Chinese martial arts are war arts, arts of combat. That is how they originally developed and how they were primarily used for most of China’s history. In fact, the fusion of what were originally military methods with Buddhist and Daoist concepts and practices arrived only in the Ming dynasty, comparatively late. However, I think for many, the existence within Chinese martial arts of yogic like practices is a major reason for the frequent confusion that these traditions were rather health, meditative or spiritual in nature.
There is no question that Chinese martial arts promote health. Nor is there anything wrong with those who practice them strictly for health or recreation. But the original purpose of these yoga like practices was directly related to their combat utility. The body must be prepared for war. IN an earlier blog I already touched upon this. In “making pain a friend” I focused more upon the hardening of the body and the acceptance of pain. This time around, I am going to discuss flexibility, particularly in the waist, back and shoulders.

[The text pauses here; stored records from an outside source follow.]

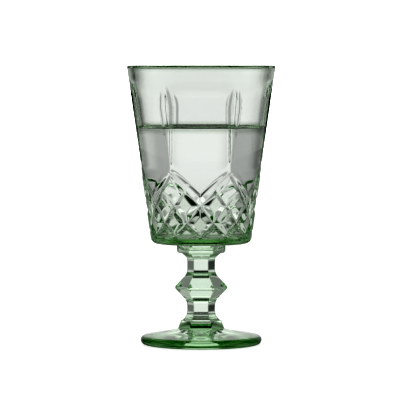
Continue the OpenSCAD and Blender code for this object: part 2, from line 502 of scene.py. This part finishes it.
def wall_heights():
    """Heights of the rings up the outer wall, closer together in the lattice than above it."""
    lowest_step = 2 * int(STEPS_PER_ROW * row_of(BOWL_Z + CORNER_R) / 2)
    steps = range(lowest_step, -STEPS_OVER_LATTICE - 1, -1)
    heights = [height_of(step / STEPS_PER_ROW) for step in steps]
    return heights + list(np.linspace(heights[-1], LIP_Z, STEPS_TO_LIP + 1)[1:])


def bowl_painted_shade(points):
    """How much painted shade each point has: the base, the lattice, the lip and the water's edge."""
    z = points[:, 2]
    outside = np.hypot(points[:, 0], points[:, 1]) > cavity_r(z) + WALL_T / 4
    base = outside * (1 - smooth_step(z, FLOOR_Z, FLOOR_Z + BASE_SHADE_H))
    lattice = outside * LATTICE_SHADE * (1 - smooth_step(z, FLOOR_Z, LATTICE_SHADE_TOP_Z))
    lip = smooth_step(z, LIP_Z - LIP_SHADE_SOFT, LIP_Z + LIP_SHADE_SOFT)
    waterline = WATERLINE_SHADE * ~outside * (np.abs(z - CONTACT_Z) < WATERLINE_HALF_H)
    return np.max([base, lattice, lip, waterline], axis=0)


def make_bowl():
    """The bowl, ring by ring: its underside, up the carved wall, over the lip and down the cavity."""
    rings, steps, marks = [], [], []

    def add(outline, ior, half_step=0):
        """Rings at (radius, height) points. ior is that of the strip of faces that ends at each."""
        for radius, z in outline:
            rings.append(ring(radius, z, half_step))
            steps.append(half_step)
            marks.append(ior)

    angles = ring_angles()
    corner_x = corner_centre_r(wall_r(BOWL_Z), CORNER_R)
    add([(hexagon_r(angles, STEM_TOP_R / 2, SEAT_ROUND / 2), BOWL_Z)], FUSED_IOR)
    add([(hexagon_r(angles, STEM_TOP_R, SEAT_ROUND), BOWL_Z)], FUSED_IOR)
    add([((STEM_TOP_R + corner_x) / 2, BOWL_Z)], GLASS_IOR)
    corner = arc(corner_x, BOWL_Z + CORNER_R, CORNER_R, -90, -WALL_TILT_DEGREES, CORNER_STEPS)
    add(corner[:-1], GLASS_IOR)
    for i, z in enumerate(wall_heights()):
        half_step = 0.5 * (i % 2)
        add([(wall_r(z) - carving(ring_angles(half_step), z), z)], GLASS_IOR, half_step)
    add(arc(wall_r(RIM_Z) - LIP_R, LIP_Z, LIP_R, 0, 90, LIP_STEPS)[1:], GLASS_IOR)
    add(arc(cavity_r(RIM_Z) + LIP_R, LIP_Z, LIP_R, 90, 180, LIP_STEPS), GLASS_IOR)
    dry = np.linspace(LIP_Z, CONTACT_Z, DRY_STEPS + 1)[1:]
    add([(cavity_r(z), z) for z in dry], GLASS_IOR)
    wet = np.linspace(CONTACT_Z, CAVITY_CORNER_Z, WET_STEPS + 1)[1:-1]
    add([(cavity_r(z), z) for z in wet], WETTED_IOR)
    inner_corner = arc(
        CAVITY_CORNER_X, CAVITY_CORNER_Z, CAVITY_CORNER_R, -WALL_TILT_DEGREES, -90, CAVITY_CORNER_STEPS)
    add(inner_corner, WETTED_IOR)
    add([(CAVITY_CORNER_X / 2, FLOOR_Z)], WETTED_IOR)
    points, faces, face_ior = skin(rings, steps, marks + [WETTED_IOR])
    # The bowl gets painted shade at its base, up the lattice, at the lip and at the water's edge
    piece = make_piece("goblet_bowl", points, faces, [glass], face_ior, painted_shade_share=bowl_painted_shade(points))
    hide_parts("bowl")
    return piece


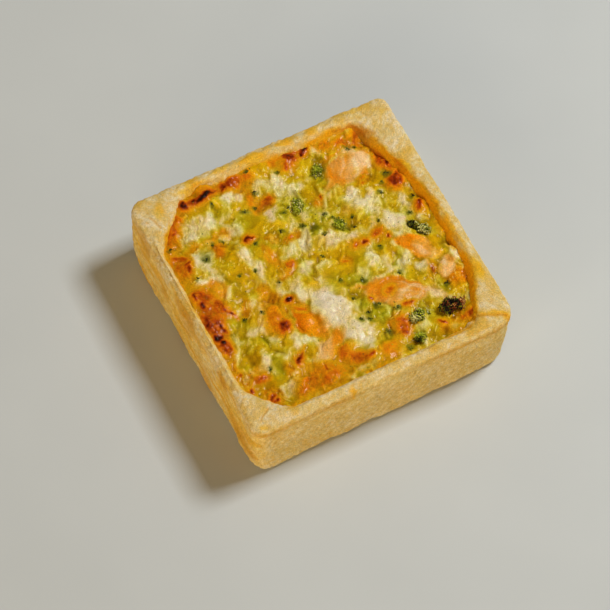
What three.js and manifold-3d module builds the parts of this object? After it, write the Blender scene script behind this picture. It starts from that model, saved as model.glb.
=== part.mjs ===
// A square salmon and broccoli mini quiche.
// Lengths are in millimetres, +Z is up and the origin is the middle of the base.
// +X is the right side, +Y the far side. A shortcrust shell with folded corners holds
// a set egg and cheese filling, and salmon pieces and broccoli florets lie in it.

import * as THREE from 'three';
import { mergeVertices } from 'three/addons/utils/BufferGeometryUtils.js';
import Module from 'manifold-3d';

const wasm = await Module();
wasm.setup();

// Shell: where its four sides stand, how high it is and how thick its floor is.
const LEFT = -42;
const RIGHT = 42.2;
const FRONT = -42;
const FAR = 42.4;
const SHELL_HEIGHT = 24.6;
const FLOOR_THICKNESS = 3.5;
const HALF_WIDTH = (RIGHT - LEFT) / 2;

// Outer corners at the rim and at the base, each as [x, y, rounding]. The shell is not
// quite a true square, and it draws in a little towards its base.
const RIM_CORNERS = [
  [RIGHT - 0.8, FRONT + 0.4, 7],
  [RIGHT, FAR - 0.4, 2.5],
  [LEFT + 1.2, FAR, 4.5],
  [LEFT, FRONT, 4.5],
];
const BASE_CORNERS = [
  [RIGHT - 1.6, FRONT + 1.7, 10],
  [RIGHT - 0.8, FAR - 1.2, 5],
  [LEFT + 1.4, FAR - 1, 6],
  [LEFT + 0.7, FRONT + 1, 6],
];

// Outer wall, from the base up: [bulge, height, how strongly it wanders in and out].
const WALL_PROFILE = [
  [-4, 0.3, 0],
  [-0.8, 0.3, 1.4],
  [-0.2, 1.1, 1.2],
  [0.1, 4.5, 1],
  [0.2, 9.5, 1],
  [0.1, 15, 1],
  [-0.1, 20, 1],
];
const WALL_WANDER = 0.3;

// The flat foot that the shell stands on: how far it lies inside the four sides, how much
// of its corners is cut off, and how high it lifts the shell's lower edge.
const FOOT = { inset: 3, corner: 9, height: WALL_PROFILE[0][1] };

// Rounded edges of the rim: [inward from the wall or outward from the inner edge, drop].
const OUTER_EDGE = [[-0.2, 1.5], [-0.5, 0.5], [-1.1, 0.1]];
const INNER_EDGE = [[0.6, 0.1], [0, 0.9]];
const RIM_WAVE = 0.35;

// Rim: its width on each side, and the folds that thicken it across each inner corner.
// A fold runs from so far along X to so far along Y from that corner.
const RIM = { front: 4.2, right: 4.7, far: 3.9, left: 3.4 };
const FOLDS = {
  frontRight: { alongX: 8, alongY: 17 },
  farRight: { alongX: 7, alongY: 28 },
  farLeft: { alongX: 14, alongY: 13.5 },
  frontLeft: { alongX: 9.5, alongY: 11 },
};
const INNER_ROUNDING = 3.5;

// How far the inner wall leans in on each side down to its knee, under the filling's top,
// and then by how much more at the heights below.
const WALL_LEAN = { front: 0.9, right: 2.6, far: 2.4, left: 0.9 };
const KNEE_HEIGHT = 18.5;
const HEEL_HEIGHT = FLOOR_THICKNESS + 1.5;
const HEEL_INSET = 2.2;
const FLOOR_INSET = 4;

// Filling: its mean level, its slope down to the right, its relief as height and width
// of the bumps, its rise along the rim, and the gap to what it touches.
const FILLING_LEVEL = 21.5;
const FILLING_SLOPE = -0.01;
const BROAD_RELIEF = { height: 1, width: 11 };
const CURD_RELIEF = { height: 0.8, width: 4.6 };
const EDGE_RISE = 0.8;
const GAP = 0.35;

// Lumps that stand out of the filling: [x, y, radius, height].
const LUMPS = [
  [-26, 35, 2.6, 1.2],
  [-19, 35.3, 3.4, 1],
  [-10.5, 35.5, 3, 1.5],
  [8.5, 36, 2.4, 1.1],
  [-36, -3.5, 4, 1.2],
  [-36, -12, 3, 1],
  [-36, 5.5, 3.4, 1],
  [-33.5, 17, 3.4, 1],
  [-18.5, -14, 3, 1.2],
  [-4.5, -2, 5, 1.3],
  [33, 16.5, 3.8, 1.2],
  [34.5, 5.5, 2.4, 1],
  [11, -29, 3.6, 1],
  [-12, -32, 6, 1],
  [5.5, -34, 4, 0.9],
  [-24, 27, 6, 0.8],
];

// Salmon pieces, from the largest: centre, length, width, height, turn in degrees and
// how much the piece bends along its length.
const SALMON = [
  { x: 16.5, y: -16.5, length: 21, width: 9.5, height: 6, turn: -24, bend: -1.2 },
  { x: 22, y: 26.3, length: 17, width: 10.5, height: 6, turn: 12, bend: 0 },
  { x: -11, y: -13.5, length: 14.5, width: 6.5, height: 6, turn: 97, bend: 0.8 },
  { x: 27.2, y: -7, length: 15.5, width: 5.5, height: 5, turn: -54, bend: 1.2 },
  { x: -19.5, y: -9.5, length: 11, width: 5.5, height: 5, turn: 70, bend: 0 },
  { x: -9, y: -24.5, length: 10.5, width: 6, height: 5, turn: 35, bend: 0 },
  { x: -30.5, y: 6, length: 8.5, width: 6, height: 5, turn: 60, bend: 0 },
  { x: 31.5, y: -16, length: 6.5, width: 5, height: 4.5, turn: 30, bend: 0 },
];
const LARGE_SALMON = 16;
const SALMON_RISE = 1;
const SALMON_FULLNESS = 0.85;
const FLAKE_WIDTH = 5.6;
const FLAKE_DEPTH = 0.45;

// Broccoli florets: centre, length, width, turn in degrees and number of buds.
const FLORETS = [
  { x: 27, y: -28.2, length: 10, width: 6.5, turn: -12, buds: 9, colour: 0x3a3310 },
  { x: 31, y: -1.5, length: 9, width: 4.2, turn: -52, buds: 6, colour: 0x4c5320 },
  { x: 17, y: -27, length: 6.5, width: 5, turn: 10, buds: 5, colour: 0x8c9340 },
  { x: 3.3, y: 20.7, length: 6.5, width: 4.8, turn: 60, buds: 5, colour: 0x8a9130 },
];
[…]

Circular, long arm striking is a feature of many systems, both “northern” and “southern” and both “external” and “internal” (despite the fact I hate these terms, they are in fact artificial and of very limited use). The Lama Pai I learned from the late Chan Tai-San is particularly noted for its long arm strikes. They can be extremely powerful, but all to frequently I see people throw these techniques with limited power. Ironically, in trying to develop power, they are usually stiff and the end result is limited power. The true power of long arm strikes comes from relaxed power and flexibility in the waist, back, and sholders.
Shoulder exercises, the “arm wheels” that contemporary wushu has become noted for, are so common to Chinese martial arts they can be found in every manual. As with most things, begin with the basic and advance to the complex. Stretch up, feel the shoulders release, and alternate in dropping each arm in a arcing manner. As you become more comfortable, only then begin to include the martial intention of a chopping (劈) strike / palm.
Circle the arms forward, both in unison. People almost immediately appreciate the calisthenic nature of these exercises, but often fail to understand their martial aspect.
Alternate the arm, but keep the motion continuous (連還). Begin with relaxation, then introduce the martial intent.
Martial artists usually recognize the value of strength, and so push ups, cat push ups, bridges, etc are all common drills. As in “yin and yang” all practice must be balanced, so we must realize that strength often compromises flexibility. Since we realize we need BOTH, we must engage in a careful balancing act.
From the waist and back flexibility, we return to shoulder flexibility done in stance to teach the INTEGRATION of the whole body. Now it is essential to maintain martial intent. This is not just calisthenics, this is preparation for striking.
I suspect people have seen variations of the double arm wheel in contemporary wushu and thought it was there only for aesthetic value. The movement does originate in traditional Chinese martial arts and is used not only for striking but also for wrestling, throwing and joint locks. However, that is another blog.